Marine science is an attractive field, full of endless possibilities and some exciting job opportunities. This isn’t to say that it is a wide open field, jobs are hard to come by and the pay compares poorly with other disciplines in science, but for many like myself it is personally rewarding enough to justify the sacrifice. One of the greatest difficulties is identifying and attracting a diverse assemblage of future leaders of our beloved field. For African-Americans in particular there is little incentive and few role models in marine science. When I attend a meeting, I am drowning in a sea of pale monotony.
The statistics paint an uneven picture. In a 2000 report by the Commission of Professionals in Science and Technology (CPST) found that during 1993-96, 40% of white students were debt-free while in graduate school (i.e. were supported with stipends), compared to only 27% of all underrepresented minorities. In 1997, a comprehensive salary was carried out by NSF/SESTAT and showed a wide, but uneven gap in the difference of mean salary between white black scientists per education level and per occupation type. In the graph I constructed below, I displayed the difference between white and black salaries for each of the factors as reported by the NSF/SESTAT 1997 survey. Positive number means the gap favors white scientists, negative numbers favor black scientists.
Only in Life sciences there was a substantial gap where black scientists with a B.Sc. made on average $16,000 more than white scientists. I am unsure why this is and welcome suggestions (I double checked the data and math), but could represent biases or inaccuracies in the initial salary survey. This gap is flipped over as the degree gets higher, a white PhD in life sciences earns on average $5,000 more than a black PhD. A more modest increase in salary for black scientists occurred also among Bachelors-level social scientists, but again when you climb the degree ladder black social scientists earn $5,000 less, on average, than there white colleagues. Overall, the situation in science and engineering occupations is still a bit bleak at the moment for equality.
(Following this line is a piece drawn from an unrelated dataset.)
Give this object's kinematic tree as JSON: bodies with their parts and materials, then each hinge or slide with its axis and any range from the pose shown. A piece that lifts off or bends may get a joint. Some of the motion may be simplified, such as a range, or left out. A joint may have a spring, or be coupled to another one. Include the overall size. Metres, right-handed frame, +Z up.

Perhaps one of the reasons that there are so few black professors in marine science is that there are historically few role models for recruiting black students into the field. The first American black professor in marine science was a eminent physiologist who taught at Howard College. Ernest Just was an amazing scientist by today’s standards to be sure, but especially when you view his accomplishments in light of the culture surrounding the early 20th century, the time he came to his own academically.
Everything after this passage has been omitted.